WHAT YOU ARE ASKED TO DO: Repeat the full listing, word for word.

# # # # #

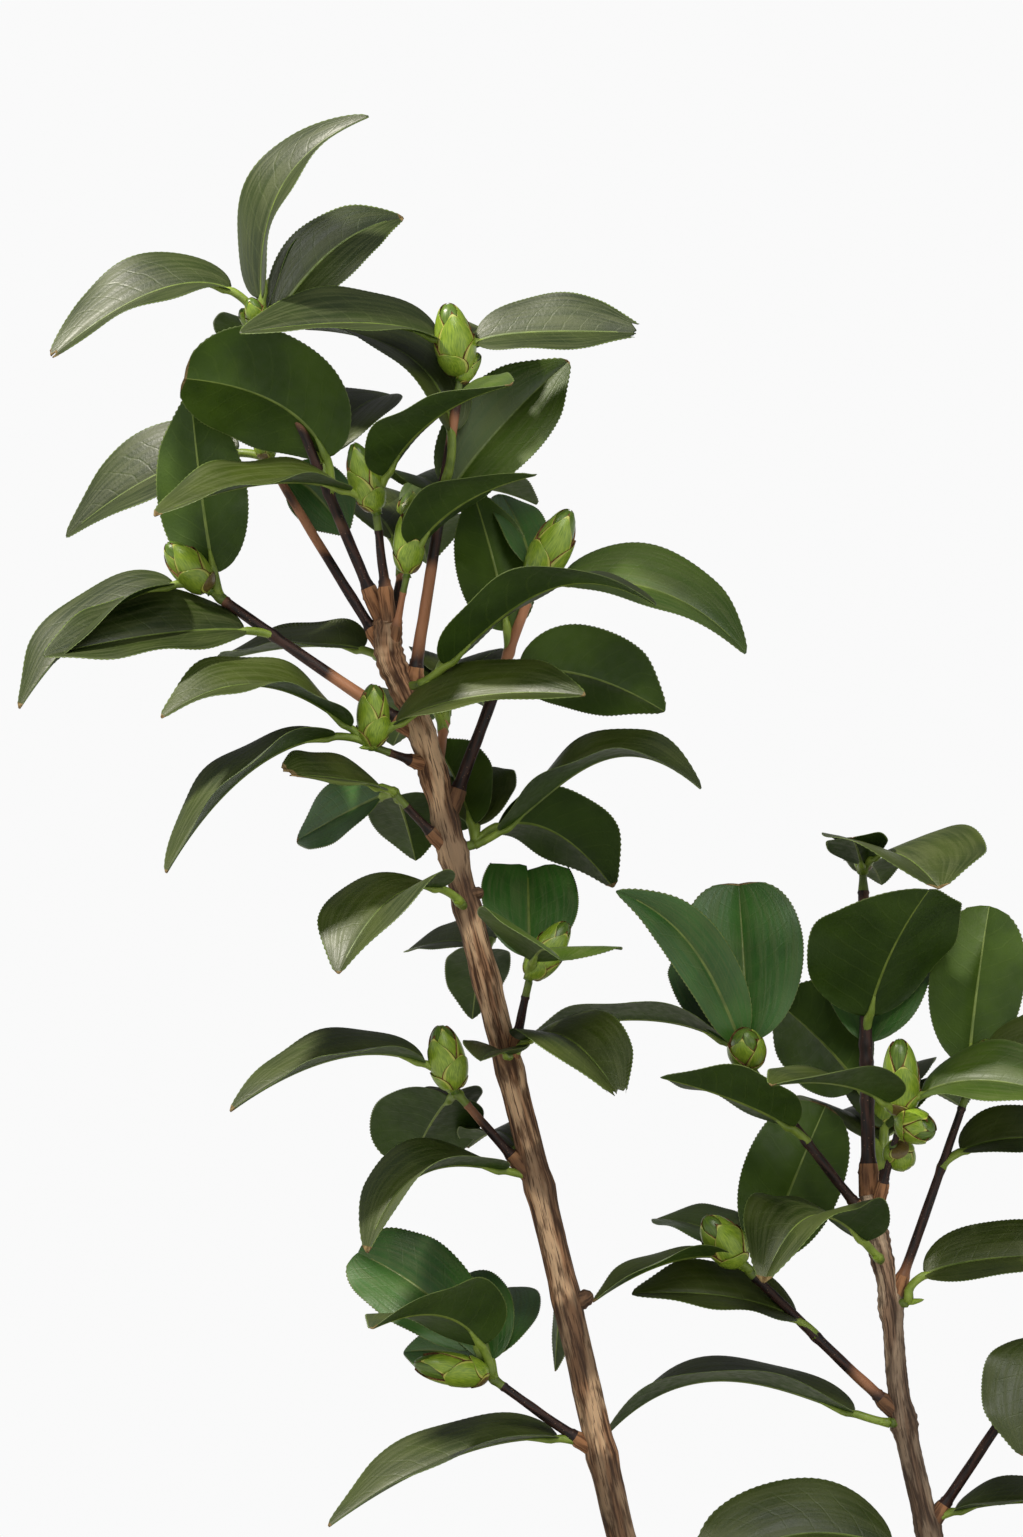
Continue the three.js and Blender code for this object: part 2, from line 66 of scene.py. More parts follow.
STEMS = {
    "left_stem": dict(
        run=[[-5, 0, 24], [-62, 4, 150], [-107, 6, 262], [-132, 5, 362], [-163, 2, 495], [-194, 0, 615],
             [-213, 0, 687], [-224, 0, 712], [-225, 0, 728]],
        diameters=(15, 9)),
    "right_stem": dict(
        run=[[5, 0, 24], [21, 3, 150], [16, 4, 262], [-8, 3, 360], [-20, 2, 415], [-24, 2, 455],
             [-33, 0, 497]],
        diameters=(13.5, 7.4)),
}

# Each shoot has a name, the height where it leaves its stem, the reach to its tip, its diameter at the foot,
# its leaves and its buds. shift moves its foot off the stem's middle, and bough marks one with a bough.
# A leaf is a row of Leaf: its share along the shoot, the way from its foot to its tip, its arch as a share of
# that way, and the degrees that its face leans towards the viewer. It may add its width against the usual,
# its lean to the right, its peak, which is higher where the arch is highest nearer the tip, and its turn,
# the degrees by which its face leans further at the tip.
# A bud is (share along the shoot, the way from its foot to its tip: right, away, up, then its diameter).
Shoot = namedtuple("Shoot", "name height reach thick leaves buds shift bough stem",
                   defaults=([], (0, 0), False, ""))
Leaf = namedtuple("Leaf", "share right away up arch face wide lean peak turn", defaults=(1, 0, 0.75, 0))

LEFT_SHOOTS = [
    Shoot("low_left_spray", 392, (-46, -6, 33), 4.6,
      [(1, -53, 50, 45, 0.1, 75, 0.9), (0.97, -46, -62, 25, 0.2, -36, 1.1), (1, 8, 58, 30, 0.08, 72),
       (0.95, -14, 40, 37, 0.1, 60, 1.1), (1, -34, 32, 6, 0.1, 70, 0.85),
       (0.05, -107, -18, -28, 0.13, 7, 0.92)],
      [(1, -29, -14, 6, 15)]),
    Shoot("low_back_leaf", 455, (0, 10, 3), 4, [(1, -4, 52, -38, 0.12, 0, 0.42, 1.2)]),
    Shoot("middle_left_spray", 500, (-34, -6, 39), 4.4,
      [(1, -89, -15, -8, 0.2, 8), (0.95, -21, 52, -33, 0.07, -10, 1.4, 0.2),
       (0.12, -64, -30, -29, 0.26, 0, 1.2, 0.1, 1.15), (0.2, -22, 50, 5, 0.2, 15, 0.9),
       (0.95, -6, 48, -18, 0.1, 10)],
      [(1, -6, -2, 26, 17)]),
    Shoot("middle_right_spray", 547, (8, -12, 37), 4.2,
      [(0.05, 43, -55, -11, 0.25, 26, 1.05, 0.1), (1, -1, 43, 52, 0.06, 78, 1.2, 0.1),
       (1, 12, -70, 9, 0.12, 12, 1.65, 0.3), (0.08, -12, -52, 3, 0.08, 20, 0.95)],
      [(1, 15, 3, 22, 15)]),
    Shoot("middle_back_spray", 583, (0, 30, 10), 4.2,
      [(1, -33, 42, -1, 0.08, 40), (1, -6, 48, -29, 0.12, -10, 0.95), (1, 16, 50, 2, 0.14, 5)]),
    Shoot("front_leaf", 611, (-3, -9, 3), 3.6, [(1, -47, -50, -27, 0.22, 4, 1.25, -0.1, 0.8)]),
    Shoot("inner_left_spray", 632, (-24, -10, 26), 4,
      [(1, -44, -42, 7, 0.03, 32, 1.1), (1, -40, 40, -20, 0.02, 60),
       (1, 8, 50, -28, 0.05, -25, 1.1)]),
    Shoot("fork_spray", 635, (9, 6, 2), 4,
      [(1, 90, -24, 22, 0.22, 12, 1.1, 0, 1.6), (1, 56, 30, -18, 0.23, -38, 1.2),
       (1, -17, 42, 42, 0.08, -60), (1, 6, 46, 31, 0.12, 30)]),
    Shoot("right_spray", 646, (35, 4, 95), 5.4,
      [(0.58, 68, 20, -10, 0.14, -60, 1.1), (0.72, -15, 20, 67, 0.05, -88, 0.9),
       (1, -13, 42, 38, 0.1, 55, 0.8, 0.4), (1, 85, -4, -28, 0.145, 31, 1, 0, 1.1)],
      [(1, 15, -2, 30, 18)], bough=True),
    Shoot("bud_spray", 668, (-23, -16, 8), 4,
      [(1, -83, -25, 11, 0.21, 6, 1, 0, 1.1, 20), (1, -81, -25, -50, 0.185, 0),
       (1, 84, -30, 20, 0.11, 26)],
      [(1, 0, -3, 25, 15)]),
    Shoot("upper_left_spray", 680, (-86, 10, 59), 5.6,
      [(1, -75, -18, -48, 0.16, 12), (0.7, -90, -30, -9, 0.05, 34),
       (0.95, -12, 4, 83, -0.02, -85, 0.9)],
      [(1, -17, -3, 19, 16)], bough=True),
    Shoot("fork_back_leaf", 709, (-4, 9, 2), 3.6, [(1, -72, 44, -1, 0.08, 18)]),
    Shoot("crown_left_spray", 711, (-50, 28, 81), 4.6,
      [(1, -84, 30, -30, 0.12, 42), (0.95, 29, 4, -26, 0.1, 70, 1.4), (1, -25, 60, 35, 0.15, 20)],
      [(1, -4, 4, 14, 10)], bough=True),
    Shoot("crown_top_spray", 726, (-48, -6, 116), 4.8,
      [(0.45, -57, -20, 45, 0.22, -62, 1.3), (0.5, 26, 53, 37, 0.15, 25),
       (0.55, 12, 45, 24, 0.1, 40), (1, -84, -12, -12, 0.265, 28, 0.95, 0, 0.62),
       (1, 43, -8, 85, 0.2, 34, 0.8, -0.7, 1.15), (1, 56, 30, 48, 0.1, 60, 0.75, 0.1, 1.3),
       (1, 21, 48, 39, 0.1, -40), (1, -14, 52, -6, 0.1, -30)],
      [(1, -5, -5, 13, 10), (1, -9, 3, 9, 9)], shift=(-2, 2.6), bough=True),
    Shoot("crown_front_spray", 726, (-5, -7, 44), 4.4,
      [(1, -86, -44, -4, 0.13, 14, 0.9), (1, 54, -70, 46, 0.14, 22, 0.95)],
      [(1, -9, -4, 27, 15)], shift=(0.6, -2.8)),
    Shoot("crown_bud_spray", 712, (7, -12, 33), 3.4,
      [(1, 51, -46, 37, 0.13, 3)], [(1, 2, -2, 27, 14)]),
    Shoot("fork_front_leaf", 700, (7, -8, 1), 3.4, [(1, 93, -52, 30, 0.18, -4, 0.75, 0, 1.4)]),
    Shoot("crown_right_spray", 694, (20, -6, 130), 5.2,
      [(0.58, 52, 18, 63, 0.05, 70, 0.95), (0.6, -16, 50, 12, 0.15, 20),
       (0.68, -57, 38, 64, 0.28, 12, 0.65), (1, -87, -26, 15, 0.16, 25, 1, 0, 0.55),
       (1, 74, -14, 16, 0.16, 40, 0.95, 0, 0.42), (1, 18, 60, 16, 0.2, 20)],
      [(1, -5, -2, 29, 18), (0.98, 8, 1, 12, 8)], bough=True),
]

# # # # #

RESPONSE BELOW:
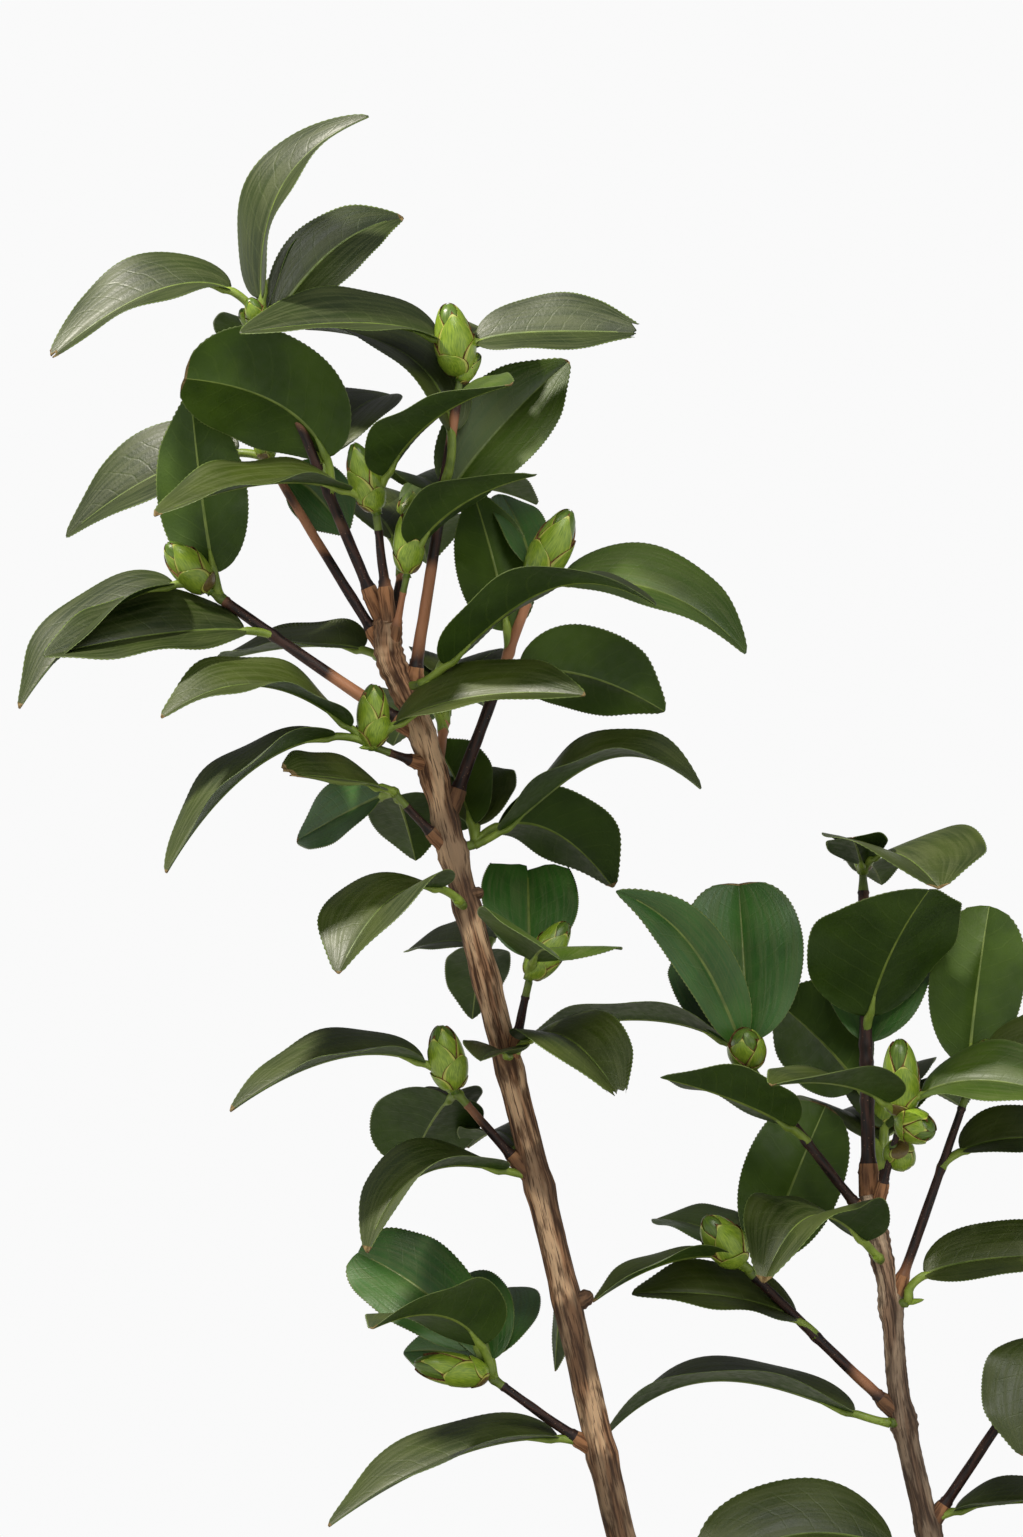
Continue the three.js and Blender code for this object: part 2, from line 66 of scene.py. More parts follow.
STEMS = {
    "left_stem": dict(
        run=[[-5, 0, 24], [-62, 4, 150], [-107, 6, 262], [-132, 5, 362], [-163, 2, 495], [-194, 0, 615],
             [-213, 0, 687], [-224, 0, 712], [-225, 0, 728]],
        diameters=(15, 9)),
    "right_stem": dict(
        run=[[5, 0, 24], [21, 3, 150], [16, 4, 262], [-8, 3, 360], [-20, 2, 415], [-24, 2, 455],
             [-33, 0, 497]],
        diameters=(13.5, 7.4)),
}

# Each shoot has a name, the height where it leaves its stem, the reach to its tip, its diameter at the foot,
# its leaves and its buds. shift moves its foot off the stem's middle, and bough marks one with a bough.
# A leaf is a row of Leaf: its share along the shoot, the way from its foot to its tip, its arch as a share of
# that way, and the degrees that its face leans towards the viewer. It may add its width against the usual,
# its lean to the right, its peak, which is higher where the arch is highest nearer the tip, and its turn,
# the degrees by which its face leans further at the tip.
# A bud is (share along the shoot, the way from its foot to its tip: right, away, up, then its diameter).
Shoot = namedtuple("Shoot", "name height reach thick leaves buds shift bough stem",
                   defaults=([], (0, 0), False, ""))
Leaf = namedtuple("Leaf", "share right away up arch face wide lean peak turn", defaults=(1, 0, 0.75, 0))

LEFT_SHOOTS = [
    Shoot("low_left_spray", 392, (-46, -6, 33), 4.6,
      [(1, -53, 50, 45, 0.1, 75, 0.9), (0.97, -46, -62, 25, 0.2, -36, 1.1), (1, 8, 58, 30, 0.08, 72),
       (0.95, -14, 40, 37, 0.1, 60, 1.1), (1, -34, 32, 6, 0.1, 70, 0.85),
       (0.05, -107, -18, -28, 0.13, 7, 0.92)],
      [(1, -29, -14, 6, 15)]),
    Shoot("low_back_leaf", 455, (0, 10, 3), 4, [(1, -4, 52, -38, 0.12, 0, 0.42, 1.2)]),
    Shoot("middle_left_spray", 500, (-34, -6, 39), 4.4,
      [(1, -89, -15, -8, 0.2, 8), (0.95, -21, 52, -33, 0.07, -10, 1.4, 0.2),
       (0.12, -64, -30, -29, 0.26, 0, 1.2, 0.1, 1.15), (0.2, -22, 50, 5, 0.2, 15, 0.9),
       (0.95, -6, 48, -18, 0.1, 10)],
      [(1, -6, -2, 26, 17)]),
    Shoot("middle_right_spray", 547, (8, -12, 37), 4.2,
      [(0.05, 43, -55, -11, 0.25, 26, 1.05, 0.1), (1, -1, 43, 52, 0.06, 78, 1.2, 0.1),
       (1, 12, -70, 9, 0.12, 12, 1.65, 0.3), (0.08, -12, -52, 3, 0.08, 20, 0.95)],
      [(1, 15, 3, 22, 15)]),
    Shoot("middle_back_spray", 583, (0, 30, 10), 4.2,
      [(1, -33, 42, -1, 0.08, 40), (1, -6, 48, -29, 0.12, -10, 0.95), (1, 16, 50, 2, 0.14, 5)]),
    Shoot("front_leaf", 611, (-3, -9, 3), 3.6, [(1, -47, -50, -27, 0.22, 4, 1.25, -0.1, 0.8)]),
    Shoot("inner_left_spray", 632, (-24, -10, 26), 4,
      [(1, -44, -42, 7, 0.03, 32, 1.1), (1, -40, 40, -20, 0.02, 60),
       (1, 8, 50, -28, 0.05, -25, 1.1)]),
    Shoot("fork_spray", 635, (9, 6, 2), 4,
      [(1, 90, -24, 22, 0.22, 12, 1.1, 0, 1.6), (1, 56, 30, -18, 0.23, -38, 1.2),
       (1, -17, 42, 42, 0.08, -60), (1, 6, 46, 31, 0.12, 30)]),
    Shoot("right_spray", 646, (35, 4, 95), 5.4,
      [(0.58, 68, 20, -10, 0.14, -60, 1.1), (0.72, -15, 20, 67, 0.05, -88, 0.9),
       (1, -13, 42, 38, 0.1, 55, 0.8, 0.4), (1, 85, -4, -28, 0.145, 31, 1, 0, 1.1)],
      [(1, 15, -2, 30, 18)], bough=True),
    Shoot("bud_spray", 668, (-23, -16, 8), 4,
      [(1, -83, -25, 11, 0.21, 6, 1, 0, 1.1, 20), (1, -81, -25, -50, 0.185, 0),
       (1, 84, -30, 20, 0.11, 26)],
      [(1, 0, -3, 25, 15)]),
    Shoot("upper_left_spray", 680, (-86, 10, 59), 5.6,
      [(1, -75, -18, -48, 0.16, 12), (0.7, -90, -30, -9, 0.05, 34),
       (0.95, -12, 4, 83, -0.02, -85, 0.9)],
      [(1, -17, -3, 19, 16)], bough=True),
    Shoot("fork_back_leaf", 709, (-4, 9, 2), 3.6, [(1, -72, 44, -1, 0.08, 18)]),
    Shoot("crown_left_spray", 711, (-50, 28, 81), 4.6,
      [(1, -84, 30, -30, 0.12, 42), (0.95, 29, 4, -26, 0.1, 70, 1.4), (1, -25, 60, 35, 0.15, 20)],
      [(1, -4, 4, 14, 10)], bough=True),
    Shoot("crown_top_spray", 726, (-48, -6, 116), 4.8,
      [(0.45, -57, -20, 45, 0.22, -62, 1.3), (0.5, 26, 53, 37, 0.15, 25),
       (0.55, 12, 45, 24, 0.1, 40), (1, -84, -12, -12, 0.265, 28, 0.95, 0, 0.62),
       (1, 43, -8, 85, 0.2, 34, 0.8, -0.7, 1.15), (1, 56, 30, 48, 0.1, 60, 0.75, 0.1, 1.3),
       (1, 21, 48, 39, 0.1, -40), (1, -14, 52, -6, 0.1, -30)],
      [(1, -5, -5, 13, 10), (1, -9, 3, 9, 9)], shift=(-2, 2.6), bough=True),
    Shoot("crown_front_spray", 726, (-5, -7, 44), 4.4,
      [(1, -86, -44, -4, 0.13, 14, 0.9), (1, 54, -70, 46, 0.14, 22, 0.95)],
      [(1, -9, -4, 27, 15)], shift=(0.6, -2.8)),
    Shoot("crown_bud_spray", 712, (7, -12, 33), 3.4,
      [(1, 51, -46, 37, 0.13, 3)], [(1, 2, -2, 27, 14)]),
    Shoot("fork_front_leaf", 700, (7, -8, 1), 3.4, [(1, 93, -52, 30, 0.18, -4, 0.75, 0, 1.4)]),
    Shoot("crown_right_spray", 694, (20, -6, 130), 5.2,
      [(0.58, 52, 18, 63, 0.05, 70, 0.95), (0.6, -16, 50, 12, 0.15, 20),
       (0.68, -57, 38, 64, 0.28, 12, 0.65), (1, -87, -26, 15, 0.16, 25, 1, 0, 0.55),
       (1, 74, -14, 16, 0.16, 40, 0.95, 0, 0.42), (1, 18, 60, 16, 0.2, 20)],
      [(1, -5, -2, 29, 18), (0.98, 8, 1, 12, 8)], bough=True),
]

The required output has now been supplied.